Agrimin’s Mackay potash project gains another boost with WA Government funding to seal road

Agrimin ASX AMN Tanami Road Mackay potash project WA Western Australian Government funding seal road
The Western Australian Government has allocated $100 million in the state budget to assist with sealing the Tanami Road in the state’s northeast.

Under the Western Australian Government’s 2022-2023 state budget, Agrimin’s (ASX: AMN) Mackay project will receive a boost, with funding allocated to sealing the road the company plans to use to truck potash from the project in the state’s north.

The state budget provides $100 million in funding to the section of the unsealed Tanami Road that Agrimin plans to use and adds to the $400 million allocated in the federal government’s budget.

It is expected the $500 million in funding from both governments will seal the Tanami Road and improve safety, accessibility, and flood resilience for communities and industries in WA’s northeast.

Agrimin chief executive officer Mark Savich said the company welcomed the funding announcement from the WA and federal governments.

“This funding will support the development of Agrimin’s world-class and long-life Mackay potash project, as well as create lasting job opportunities for several of WA’s most remote communities.”

Mackay potash project

Agrimin’s strategy at Mackay is to become a world-leading supplier to international markets of sulphate of potash (SOP) fertiliser.

The project is situated on Lake Mackay, which Agrimin says is the largest undeveloped potash-bearing salt lake in the world.

Lake Mackay contains “significant volumes of brine” which has dissolved potassium and sulphur, which can generate a high-grade water-soluble SOP fertiliser for high value crops such as fruit and vegetables.

Agrimin noted its SOP is certified and able to be used in organic food production.

Mackay comprises nine exploration licences and covers 3,000 square kilometres in WA. A further four exploration licences are under application in the Northern Territory and span 1,200sq km.
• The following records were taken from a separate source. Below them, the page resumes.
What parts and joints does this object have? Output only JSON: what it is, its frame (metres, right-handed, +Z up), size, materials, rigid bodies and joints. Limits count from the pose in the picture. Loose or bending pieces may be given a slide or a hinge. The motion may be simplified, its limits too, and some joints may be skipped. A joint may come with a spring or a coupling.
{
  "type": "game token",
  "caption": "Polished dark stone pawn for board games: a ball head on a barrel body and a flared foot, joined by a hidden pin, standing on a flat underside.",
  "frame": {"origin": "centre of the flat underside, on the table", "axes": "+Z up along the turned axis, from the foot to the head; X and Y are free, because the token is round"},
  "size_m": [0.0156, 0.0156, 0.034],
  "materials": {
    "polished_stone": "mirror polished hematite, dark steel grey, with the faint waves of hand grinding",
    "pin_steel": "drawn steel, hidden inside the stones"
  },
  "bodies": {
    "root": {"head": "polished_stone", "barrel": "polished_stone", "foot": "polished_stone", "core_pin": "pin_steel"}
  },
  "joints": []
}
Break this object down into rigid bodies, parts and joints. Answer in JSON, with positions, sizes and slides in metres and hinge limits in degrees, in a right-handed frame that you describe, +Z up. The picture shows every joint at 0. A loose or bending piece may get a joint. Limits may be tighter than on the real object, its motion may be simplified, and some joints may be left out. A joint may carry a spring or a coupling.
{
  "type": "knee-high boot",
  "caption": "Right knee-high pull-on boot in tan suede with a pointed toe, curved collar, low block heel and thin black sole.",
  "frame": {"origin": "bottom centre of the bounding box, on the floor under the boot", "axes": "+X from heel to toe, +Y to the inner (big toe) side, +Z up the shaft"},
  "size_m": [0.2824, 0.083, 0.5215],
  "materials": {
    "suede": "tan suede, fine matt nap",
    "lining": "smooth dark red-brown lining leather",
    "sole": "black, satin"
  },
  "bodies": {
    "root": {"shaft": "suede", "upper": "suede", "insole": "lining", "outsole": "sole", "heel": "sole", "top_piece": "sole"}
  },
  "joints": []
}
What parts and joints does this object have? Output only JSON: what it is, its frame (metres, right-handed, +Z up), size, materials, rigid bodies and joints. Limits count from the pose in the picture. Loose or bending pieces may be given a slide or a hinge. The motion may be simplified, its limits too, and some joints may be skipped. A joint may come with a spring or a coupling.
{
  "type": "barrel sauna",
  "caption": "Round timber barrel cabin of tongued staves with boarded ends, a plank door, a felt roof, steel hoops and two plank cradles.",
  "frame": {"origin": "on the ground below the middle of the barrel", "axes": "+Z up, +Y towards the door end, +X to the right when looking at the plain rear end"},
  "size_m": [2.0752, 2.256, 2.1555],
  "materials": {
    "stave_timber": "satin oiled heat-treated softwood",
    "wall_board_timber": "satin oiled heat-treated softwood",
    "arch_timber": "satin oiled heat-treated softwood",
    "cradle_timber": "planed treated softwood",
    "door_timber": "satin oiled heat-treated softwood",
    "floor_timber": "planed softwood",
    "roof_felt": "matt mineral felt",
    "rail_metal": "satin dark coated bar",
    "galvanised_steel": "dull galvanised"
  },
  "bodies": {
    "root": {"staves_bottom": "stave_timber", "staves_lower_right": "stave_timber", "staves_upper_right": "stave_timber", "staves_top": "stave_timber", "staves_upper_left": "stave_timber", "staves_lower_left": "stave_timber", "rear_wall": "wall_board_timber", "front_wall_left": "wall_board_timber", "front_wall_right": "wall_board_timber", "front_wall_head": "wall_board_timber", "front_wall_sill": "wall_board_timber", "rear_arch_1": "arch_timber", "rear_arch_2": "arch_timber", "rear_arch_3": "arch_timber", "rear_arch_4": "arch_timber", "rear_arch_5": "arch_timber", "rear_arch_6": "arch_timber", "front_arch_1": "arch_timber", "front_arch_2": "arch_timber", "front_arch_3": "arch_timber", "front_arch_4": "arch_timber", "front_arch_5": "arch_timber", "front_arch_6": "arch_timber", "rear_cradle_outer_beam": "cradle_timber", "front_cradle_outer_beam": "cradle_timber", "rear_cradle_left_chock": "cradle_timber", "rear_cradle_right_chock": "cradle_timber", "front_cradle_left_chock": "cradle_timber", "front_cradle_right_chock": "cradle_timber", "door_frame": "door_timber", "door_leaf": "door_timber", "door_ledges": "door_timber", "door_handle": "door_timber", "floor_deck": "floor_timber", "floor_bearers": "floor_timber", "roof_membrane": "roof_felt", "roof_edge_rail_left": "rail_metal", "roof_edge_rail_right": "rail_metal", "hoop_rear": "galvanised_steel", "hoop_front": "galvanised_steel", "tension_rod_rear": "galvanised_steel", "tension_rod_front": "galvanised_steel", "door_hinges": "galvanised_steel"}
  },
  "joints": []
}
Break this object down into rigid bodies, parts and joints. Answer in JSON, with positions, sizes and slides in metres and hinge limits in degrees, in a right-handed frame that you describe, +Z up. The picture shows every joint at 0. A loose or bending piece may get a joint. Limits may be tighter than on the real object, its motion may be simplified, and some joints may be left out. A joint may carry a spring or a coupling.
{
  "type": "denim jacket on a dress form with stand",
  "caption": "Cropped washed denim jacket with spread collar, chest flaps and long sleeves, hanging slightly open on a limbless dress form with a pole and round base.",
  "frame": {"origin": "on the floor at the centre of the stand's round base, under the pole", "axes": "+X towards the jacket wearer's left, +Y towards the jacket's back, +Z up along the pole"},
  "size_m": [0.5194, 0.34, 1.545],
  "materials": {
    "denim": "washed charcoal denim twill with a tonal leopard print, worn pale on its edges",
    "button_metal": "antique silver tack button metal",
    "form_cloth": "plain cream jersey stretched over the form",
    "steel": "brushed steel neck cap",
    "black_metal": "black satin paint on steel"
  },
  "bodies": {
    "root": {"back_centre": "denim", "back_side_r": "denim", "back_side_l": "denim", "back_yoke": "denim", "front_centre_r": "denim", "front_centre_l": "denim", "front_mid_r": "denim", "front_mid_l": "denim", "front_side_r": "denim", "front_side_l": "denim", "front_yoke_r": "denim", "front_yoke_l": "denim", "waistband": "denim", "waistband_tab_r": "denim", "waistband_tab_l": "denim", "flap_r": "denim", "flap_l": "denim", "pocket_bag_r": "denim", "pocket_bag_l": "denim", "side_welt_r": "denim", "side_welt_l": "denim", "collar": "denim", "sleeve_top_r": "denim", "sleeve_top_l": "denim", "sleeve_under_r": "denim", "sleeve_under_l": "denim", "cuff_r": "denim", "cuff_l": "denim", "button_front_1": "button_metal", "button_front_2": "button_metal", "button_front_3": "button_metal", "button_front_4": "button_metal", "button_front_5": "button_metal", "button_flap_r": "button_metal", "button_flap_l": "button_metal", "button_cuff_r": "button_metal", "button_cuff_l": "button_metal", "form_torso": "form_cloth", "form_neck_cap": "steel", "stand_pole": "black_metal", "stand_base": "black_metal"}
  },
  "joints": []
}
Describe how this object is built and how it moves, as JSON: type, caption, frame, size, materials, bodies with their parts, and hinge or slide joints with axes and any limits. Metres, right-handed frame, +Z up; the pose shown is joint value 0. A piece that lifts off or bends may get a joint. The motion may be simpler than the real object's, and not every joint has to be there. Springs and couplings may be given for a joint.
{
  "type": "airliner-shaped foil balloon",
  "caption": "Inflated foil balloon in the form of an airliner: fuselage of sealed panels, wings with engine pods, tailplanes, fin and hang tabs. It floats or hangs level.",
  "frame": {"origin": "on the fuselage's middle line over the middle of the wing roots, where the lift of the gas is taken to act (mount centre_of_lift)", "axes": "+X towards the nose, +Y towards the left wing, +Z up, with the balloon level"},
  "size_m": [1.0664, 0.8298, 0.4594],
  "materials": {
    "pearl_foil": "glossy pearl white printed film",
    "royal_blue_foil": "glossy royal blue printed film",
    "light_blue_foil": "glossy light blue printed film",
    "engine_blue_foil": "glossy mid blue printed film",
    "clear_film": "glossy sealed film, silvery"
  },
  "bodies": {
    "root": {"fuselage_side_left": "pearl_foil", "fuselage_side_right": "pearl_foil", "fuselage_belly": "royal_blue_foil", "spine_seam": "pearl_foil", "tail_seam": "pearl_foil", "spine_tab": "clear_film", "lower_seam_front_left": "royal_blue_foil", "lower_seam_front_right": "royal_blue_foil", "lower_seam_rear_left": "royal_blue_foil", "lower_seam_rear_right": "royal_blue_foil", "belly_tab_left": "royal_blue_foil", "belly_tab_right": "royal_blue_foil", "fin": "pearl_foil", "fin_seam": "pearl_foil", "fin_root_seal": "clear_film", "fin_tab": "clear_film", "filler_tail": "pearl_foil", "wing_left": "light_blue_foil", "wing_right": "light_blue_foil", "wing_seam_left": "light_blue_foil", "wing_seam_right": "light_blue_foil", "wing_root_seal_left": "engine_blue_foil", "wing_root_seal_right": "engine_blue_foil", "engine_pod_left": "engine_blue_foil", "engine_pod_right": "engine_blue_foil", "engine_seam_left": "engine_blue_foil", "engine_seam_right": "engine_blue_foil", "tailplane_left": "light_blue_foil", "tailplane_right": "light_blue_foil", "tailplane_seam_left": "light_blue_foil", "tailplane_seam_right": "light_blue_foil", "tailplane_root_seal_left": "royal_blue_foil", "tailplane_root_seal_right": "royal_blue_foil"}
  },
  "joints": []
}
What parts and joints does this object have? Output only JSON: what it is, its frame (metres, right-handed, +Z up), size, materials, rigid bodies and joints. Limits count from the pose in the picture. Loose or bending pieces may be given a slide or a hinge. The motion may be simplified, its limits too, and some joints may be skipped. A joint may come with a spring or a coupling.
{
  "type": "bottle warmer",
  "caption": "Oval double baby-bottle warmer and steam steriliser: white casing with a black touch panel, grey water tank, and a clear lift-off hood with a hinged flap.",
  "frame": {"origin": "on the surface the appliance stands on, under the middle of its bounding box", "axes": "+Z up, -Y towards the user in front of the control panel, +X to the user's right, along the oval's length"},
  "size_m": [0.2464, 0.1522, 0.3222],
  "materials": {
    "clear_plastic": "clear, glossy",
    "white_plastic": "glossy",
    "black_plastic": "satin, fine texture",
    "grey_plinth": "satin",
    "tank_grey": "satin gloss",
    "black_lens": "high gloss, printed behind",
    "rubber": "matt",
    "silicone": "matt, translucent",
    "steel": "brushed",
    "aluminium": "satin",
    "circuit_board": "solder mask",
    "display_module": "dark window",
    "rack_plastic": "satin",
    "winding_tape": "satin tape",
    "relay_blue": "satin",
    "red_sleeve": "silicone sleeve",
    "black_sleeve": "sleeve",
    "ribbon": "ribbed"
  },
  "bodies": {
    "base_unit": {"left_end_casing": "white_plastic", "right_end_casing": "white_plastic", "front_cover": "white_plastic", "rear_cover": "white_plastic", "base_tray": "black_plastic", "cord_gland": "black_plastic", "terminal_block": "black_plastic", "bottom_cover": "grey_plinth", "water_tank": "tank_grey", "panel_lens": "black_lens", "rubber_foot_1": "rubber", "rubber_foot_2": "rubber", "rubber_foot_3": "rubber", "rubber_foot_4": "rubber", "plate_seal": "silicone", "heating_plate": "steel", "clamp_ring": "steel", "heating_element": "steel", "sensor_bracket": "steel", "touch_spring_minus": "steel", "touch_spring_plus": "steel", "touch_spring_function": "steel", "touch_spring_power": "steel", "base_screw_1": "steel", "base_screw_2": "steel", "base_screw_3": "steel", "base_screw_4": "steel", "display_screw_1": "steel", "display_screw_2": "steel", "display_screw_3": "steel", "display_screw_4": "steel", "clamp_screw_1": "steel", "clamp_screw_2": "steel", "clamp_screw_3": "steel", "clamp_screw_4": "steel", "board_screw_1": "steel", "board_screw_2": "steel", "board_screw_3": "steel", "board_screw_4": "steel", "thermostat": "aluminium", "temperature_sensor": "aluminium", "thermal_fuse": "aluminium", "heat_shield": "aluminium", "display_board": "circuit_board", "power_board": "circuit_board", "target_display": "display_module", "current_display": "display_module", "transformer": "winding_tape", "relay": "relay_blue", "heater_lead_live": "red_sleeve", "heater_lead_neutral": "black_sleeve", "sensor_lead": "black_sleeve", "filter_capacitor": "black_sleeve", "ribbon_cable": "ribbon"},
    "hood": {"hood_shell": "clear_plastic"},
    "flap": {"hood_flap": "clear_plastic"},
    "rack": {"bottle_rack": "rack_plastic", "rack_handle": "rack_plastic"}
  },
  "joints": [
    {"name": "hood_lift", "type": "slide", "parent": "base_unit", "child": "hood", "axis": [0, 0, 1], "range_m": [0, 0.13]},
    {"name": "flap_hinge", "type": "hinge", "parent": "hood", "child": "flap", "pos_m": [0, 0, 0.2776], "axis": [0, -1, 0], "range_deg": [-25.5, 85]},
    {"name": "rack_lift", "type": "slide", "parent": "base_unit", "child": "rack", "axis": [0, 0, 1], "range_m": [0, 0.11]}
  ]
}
The project is “rapidly advancing” towards a final investment decision, with 70% of the planned SOP production committed under offtake agreements.

Front end engineering design works are continuing along with project funding discussions and securing mining and environmental approvals.

In March, Agrimin pointed out SOP was attracting US$720 per tonne in China, and US$860/t in northwest Europe – up substantially on the definitive feasibility study price of US$500/t.

Cash costs to produce, truck and ship the SOP from Wyndham Port were estimated at US$159/t.